*WHAT IS EXPECTED*
Repeat the material exactly, leaving nothing out.

(begin)

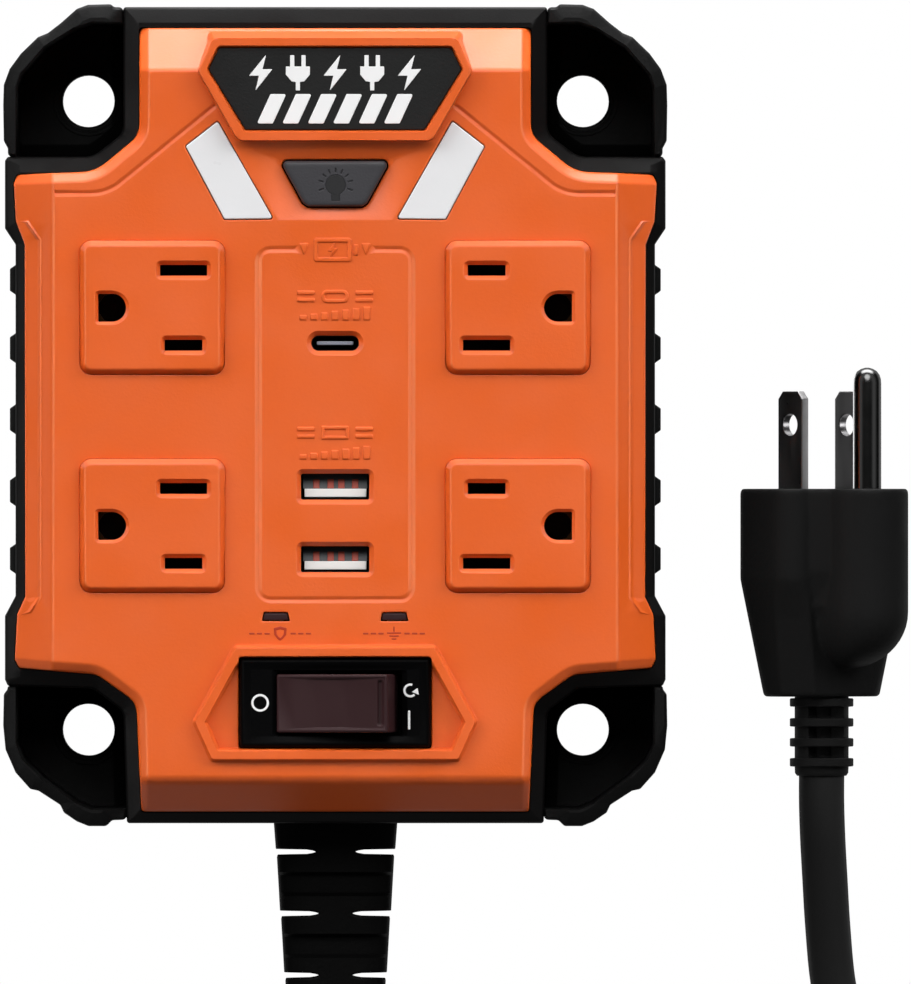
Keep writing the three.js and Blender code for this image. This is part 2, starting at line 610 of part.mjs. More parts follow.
function coil(inset) {
  const [inner, outer] = [COIL_RADIUS[0] - inset, COIL_RADIUS[1] + inset];
  const [low, high] = [COIL_Z[0] - inset, COIL_Z[1] + inset];
  const edge = 3;
  const profile = [
    [inner + edge, low], [outer - edge, low], [outer, low + edge], [outer, high - edge], [outer - edge, high],
    [inner + edge, high], [inner, high - edge], [inner, low + edge], [inner + edge, low],
  ];
  const ring = new THREE.LatheGeometry(profile.map(([r, z]) => new THREE.Vector2(r, z)), 40);
  return ring.rotateX(Math.PI / 2).translate(...COIL_CENTRE, 0);
}

function coilTie() {
  const loop = (low, high, bottom, top, width) => slab(high - low, width, bottom, top, (low + high) / 2, 0);
  const band = cut(
    loop(COIL_RADIUS[0] - 1.9, COIL_RADIUS[1] + 1.3, 0.2, COIL_Z[1] + 1.2, 12),
    loop(COIL_RADIUS[0] - 1.1, COIL_RADIUS[1] + 0.5, 1.0, COIL_Z[1] + 0.4, 14),
  );
  return band.rotateZ(-Math.PI / 2).translate(...COIL_CENTRE, 0);
}

add("cord_strain_relief", strainRelief(), RUBBER);
add("cord_box_end", cut(tube(BOX_END_ROUTE, CORD_R, CORD_SIDES, 10), coil(GAP)), RUBBER);
add("cord_plug_end", cut(tube(PLUG_END_ROUTE, CORD_R, CORD_SIDES, 16), coil(GAP)), RUBBER);
add("cord_coil", coil(0), RUBBER);
add("coil_tie", coilTie(), BLACK);

// ---------- plug, rolled about its own length ----------
const plug = new THREE.Group();
plug.position.set(PLUG_X, PLUG_FRONT, PLUG_Z);
plug.rotation.y = THREE.MathUtils.degToRad(PLUG_ROLL);
group.add(plug);

const BLADE_SPACING = 12.7;
const GROUND_RISE = 11.9;

// A rounded section drawn back along -Y and narrowed towards the cord
function bodyPart(length, start, widthScale, heightScale, frontScale = 1) {
  const part = roundedSlab(28, 15.2, 4.2, 0, length, 0, 0).rotateX(Math.PI / 2);
  const points = part.attributes.position;
  for (let index = 0; index < points.count; index += 1) {
    const back = -points.getY(index) / length;
    const wide = THREE.MathUtils.lerp(frontScale, widthScale, back);
    const high = THREE.MathUtils.lerp(frontScale, heightScale, back);
    points.setXYZ(index, points.getX(index) * wide, points.getY(index) - start, points.getZ(index) * high);
  }
  return part;
}

function plugBody() {
  const bulge = new THREE.CapsuleGeometry(7, 30, 4, 14).translate(0, -9.5, GROUND_RISE);
  const neck = box(13, 24, GROUND_RISE, 0, -12, GROUND_RISE / 2);
  const trimmed = cut(join(bulge, neck), box(40, 40, 60, 0, 20, 0));
  const core = new THREE.CylinderGeometry(4.6, 4.6, 13.4, 12).translate(0, -41.4, 0);
  const rings = [0, 1, 2, 3].map((ring) => (
    new THREE.CylinderGeometry(5.42, 5.42, 1.4, 12).translate(0, -36.4 - ring * 3.4, 0)));
  return join(bodyPart(14.9, 0, 1, 1), bodyPart(20.5, 14.89, 0.74, 0.72), trimmed, core, ...rings);
}

function blade(x) {
  const tip = BLADE_LENGTH;
  const profile = outline([[-3.17, GAP], [3.17, GAP], [3.17, tip - 1.2], [2.0, tip], [-2.0, tip], [-3.17, tip - 1.2]]);
  const flat = cut(extrude(profile, -0.76, 0.76), rod(1.6, -2, 2, 0, tip - 6.1, 14));
  return flat.rotateY(Math.PI / 2).translate(x, 0, 0);
}

function groundPin() {
  const tip = GROUND_LENGTH;
  const profile = [[0, GAP], [2.4, GAP], [2.4, tip - 2.2], [2.1, tip - 1.1], [1.3, tip - 0.3], [0, tip]];
  return new THREE.LatheGeometry(profile.map(([r, y]) => new THREE.Vector2(r, y)), 14).translate(0, 0, GROUND_RISE);
}

add("plug_body", plugBody(), RUBBER, plug);
add("plug_blade_left", blade(-BLADE_SPACING / 2), STEEL, plug);
add("plug_blade_right", blade(BLADE_SPACING / 2), STEEL, plug);
add("plug_ground_pin", groundPin(), STEEL, plug);

export default group;
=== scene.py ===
"""A jobsite power strip lying on its back, seen from straight above, with its plug beside it.

Outlines and heights are in millimetres in the CAD frame; meshes are made in metres.
"""
import math

import bpy
import numpy as np
from mathutils import Matrix, Vector
from mathutils.geometry import delaunay_2d_cdt


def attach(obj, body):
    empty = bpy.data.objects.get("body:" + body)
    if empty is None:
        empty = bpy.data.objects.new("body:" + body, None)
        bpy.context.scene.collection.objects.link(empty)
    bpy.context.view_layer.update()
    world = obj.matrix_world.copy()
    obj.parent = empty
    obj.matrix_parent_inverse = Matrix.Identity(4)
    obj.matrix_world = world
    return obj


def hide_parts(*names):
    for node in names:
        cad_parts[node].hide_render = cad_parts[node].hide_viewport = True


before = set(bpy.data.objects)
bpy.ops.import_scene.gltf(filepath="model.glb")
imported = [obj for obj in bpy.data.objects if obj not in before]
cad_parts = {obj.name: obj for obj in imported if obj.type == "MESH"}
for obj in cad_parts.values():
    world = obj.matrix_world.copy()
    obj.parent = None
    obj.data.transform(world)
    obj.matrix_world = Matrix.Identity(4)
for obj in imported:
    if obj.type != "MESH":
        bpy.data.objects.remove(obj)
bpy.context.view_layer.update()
MM = 0.001

# ---------------------------------------------------------------- driving sizes
FACE = 43.0                           # front face of the cover
RIM = 34.5                            # top of the housing's rim
CREASE_X = 47.9                       # where the face turns into its slopes
CREASE_TOP = 58.5
CREASE_BOTTOM = -61.9
SLOPE_SIDE = 1.19                     # fall per millimetre on each slope
SLOPE_TOP = 1.11
SLOPE_BOTTOM = 1.48
OUTLET_X = 31.0
OUTLET_ROWS = (18.2, -18.8)
HOLE = (42.15, 53.6, 4.42)            # place and radius of a corner's hanging hole
PLUG = Vector((82.8, -12.5, 13.4))    # where the cord's axis meets the plug's front face
PLUG_ROLL = math.radians(40)          # how far the plug is rolled on its side
CORD_R = 3.9
BLADE_X = 6.35                        # each blade, and each blade slot, to the side of the middle
PIN_RISE = 11.9                       # the ground pin's middle above the blades' middle
VIEW_CENTRE = (20.42, -13.05)         # what the camera stands over
SIDES = (("left", -1), ("right", 1))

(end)

*ANSWER TO THIS TASK*
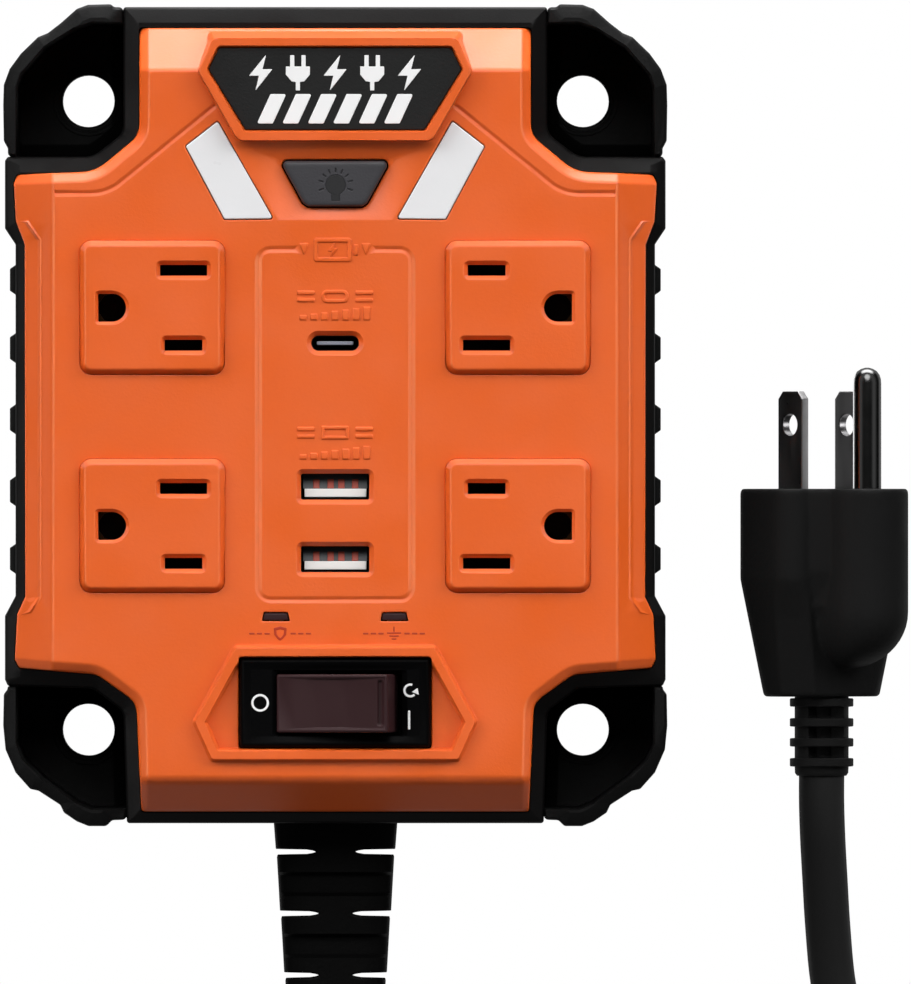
Keep writing the three.js and Blender code for this image. This is part 2, starting at line 610 of part.mjs. More parts follow.
function coil(inset) {
  const [inner, outer] = [COIL_RADIUS[0] - inset, COIL_RADIUS[1] + inset];
  const [low, high] = [COIL_Z[0] - inset, COIL_Z[1] + inset];
  const edge = 3;
  const profile = [
    [inner + edge, low], [outer - edge, low], [outer, low + edge], [outer, high - edge], [outer - edge, high],
    [inner + edge, high], [inner, high - edge], [inner, low + edge], [inner + edge, low],
  ];
  const ring = new THREE.LatheGeometry(profile.map(([r, z]) => new THREE.Vector2(r, z)), 40);
  return ring.rotateX(Math.PI / 2).translate(...COIL_CENTRE, 0);
}

function coilTie() {
  const loop = (low, high, bottom, top, width) => slab(high - low, width, bottom, top, (low + high) / 2, 0);
  const band = cut(
    loop(COIL_RADIUS[0] - 1.9, COIL_RADIUS[1] + 1.3, 0.2, COIL_Z[1] + 1.2, 12),
    loop(COIL_RADIUS[0] - 1.1, COIL_RADIUS[1] + 0.5, 1.0, COIL_Z[1] + 0.4, 14),
  );
  return band.rotateZ(-Math.PI / 2).translate(...COIL_CENTRE, 0);
}

add("cord_strain_relief", strainRelief(), RUBBER);
add("cord_box_end", cut(tube(BOX_END_ROUTE, CORD_R, CORD_SIDES, 10), coil(GAP)), RUBBER);
add("cord_plug_end", cut(tube(PLUG_END_ROUTE, CORD_R, CORD_SIDES, 16), coil(GAP)), RUBBER);
add("cord_coil", coil(0), RUBBER);
add("coil_tie", coilTie(), BLACK);

// ---------- plug, rolled about its own length ----------
const plug = new THREE.Group();
plug.position.set(PLUG_X, PLUG_FRONT, PLUG_Z);
plug.rotation.y = THREE.MathUtils.degToRad(PLUG_ROLL);
group.add(plug);

const BLADE_SPACING = 12.7;
const GROUND_RISE = 11.9;

// A rounded section drawn back along -Y and narrowed towards the cord
function bodyPart(length, start, widthScale, heightScale, frontScale = 1) {
  const part = roundedSlab(28, 15.2, 4.2, 0, length, 0, 0).rotateX(Math.PI / 2);
  const points = part.attributes.position;
  for (let index = 0; index < points.count; index += 1) {
    const back = -points.getY(index) / length;
    const wide = THREE.MathUtils.lerp(frontScale, widthScale, back);
    const high = THREE.MathUtils.lerp(frontScale, heightScale, back);
    points.setXYZ(index, points.getX(index) * wide, points.getY(index) - start, points.getZ(index) * high);
  }
  return part;
}

function plugBody() {
  const bulge = new THREE.CapsuleGeometry(7, 30, 4, 14).translate(0, -9.5, GROUND_RISE);
  const neck = box(13, 24, GROUND_RISE, 0, -12, GROUND_RISE / 2);
  const trimmed = cut(join(bulge, neck), box(40, 40, 60, 0, 20, 0));
  const core = new THREE.CylinderGeometry(4.6, 4.6, 13.4, 12).translate(0, -41.4, 0);
  const rings = [0, 1, 2, 3].map((ring) => (
    new THREE.CylinderGeometry(5.42, 5.42, 1.4, 12).translate(0, -36.4 - ring * 3.4, 0)));
  return join(bodyPart(14.9, 0, 1, 1), bodyPart(20.5, 14.89, 0.74, 0.72), trimmed, core, ...rings);
}

function blade(x) {
  const tip = BLADE_LENGTH;
  const profile = outline([[-3.17, GAP], [3.17, GAP], [3.17, tip - 1.2], [2.0, tip], [-2.0, tip], [-3.17, tip - 1.2]]);
  const flat = cut(extrude(profile, -0.76, 0.76), rod(1.6, -2, 2, 0, tip - 6.1, 14));
  return flat.rotateY(Math.PI / 2).translate(x, 0, 0);
}

function groundPin() {
  const tip = GROUND_LENGTH;
  const profile = [[0, GAP], [2.4, GAP], [2.4, tip - 2.2], [2.1, tip - 1.1], [1.3, tip - 0.3], [0, tip]];
  return new THREE.LatheGeometry(profile.map(([r, y]) => new THREE.Vector2(r, y)), 14).translate(0, 0, GROUND_RISE);
}

add("plug_body", plugBody(), RUBBER, plug);
add("plug_blade_left", blade(-BLADE_SPACING / 2), STEEL, plug);
add("plug_blade_right", blade(BLADE_SPACING / 2), STEEL, plug);
add("plug_ground_pin", groundPin(), STEEL, plug);

export default group;
=== scene.py ===
"""A jobsite power strip lying on its back, seen from straight above, with its plug beside it.

Outlines and heights are in millimetres in the CAD frame; meshes are made in metres.
"""
import math

import bpy
import numpy as np
from mathutils import Matrix, Vector
from mathutils.geometry import delaunay_2d_cdt


def attach(obj, body):
    empty = bpy.data.objects.get("body:" + body)
    if empty is None:
        empty = bpy.data.objects.new("body:" + body, None)
        bpy.context.scene.collection.objects.link(empty)
    bpy.context.view_layer.update()
    world = obj.matrix_world.copy()
    obj.parent = empty
    obj.matrix_parent_inverse = Matrix.Identity(4)
    obj.matrix_world = world
    return obj


def hide_parts(*names):
    for node in names:
        cad_parts[node].hide_render = cad_parts[node].hide_viewport = True


before = set(bpy.data.objects)
bpy.ops.import_scene.gltf(filepath="model.glb")
imported = [obj for obj in bpy.data.objects if obj not in before]
cad_parts = {obj.name: obj for obj in imported if obj.type == "MESH"}
for obj in cad_parts.values():
    world = obj.matrix_world.copy()
    obj.parent = None
    obj.data.transform(world)
    obj.matrix_world = Matrix.Identity(4)
for obj in imported:
    if obj.type != "MESH":
        bpy.data.objects.remove(obj)
bpy.context.view_layer.update()
MM = 0.001

# ---------------------------------------------------------------- driving sizes
FACE = 43.0                           # front face of the cover
RIM = 34.5                            # top of the housing's rim
CREASE_X = 47.9                       # where the face turns into its slopes
CREASE_TOP = 58.5
CREASE_BOTTOM = -61.9
SLOPE_SIDE = 1.19                     # fall per millimetre on each slope
SLOPE_TOP = 1.11
SLOPE_BOTTOM = 1.48
OUTLET_X = 31.0
OUTLET_ROWS = (18.2, -18.8)
HOLE = (42.15, 53.6, 4.42)            # place and radius of a corner's hanging hole
PLUG = Vector((82.8, -12.5, 13.4))    # where the cord's axis meets the plug's front face
PLUG_ROLL = math.radians(40)          # how far the plug is rolled on its side
CORD_R = 3.9
BLADE_X = 6.35                        # each blade, and each blade slot, to the side of the middle
PIN_RISE = 11.9                       # the ground pin's middle above the blades' middle
VIEW_CENTRE = (20.42, -13.05)         # what the camera stands over
SIDES = (("left", -1), ("right", 1))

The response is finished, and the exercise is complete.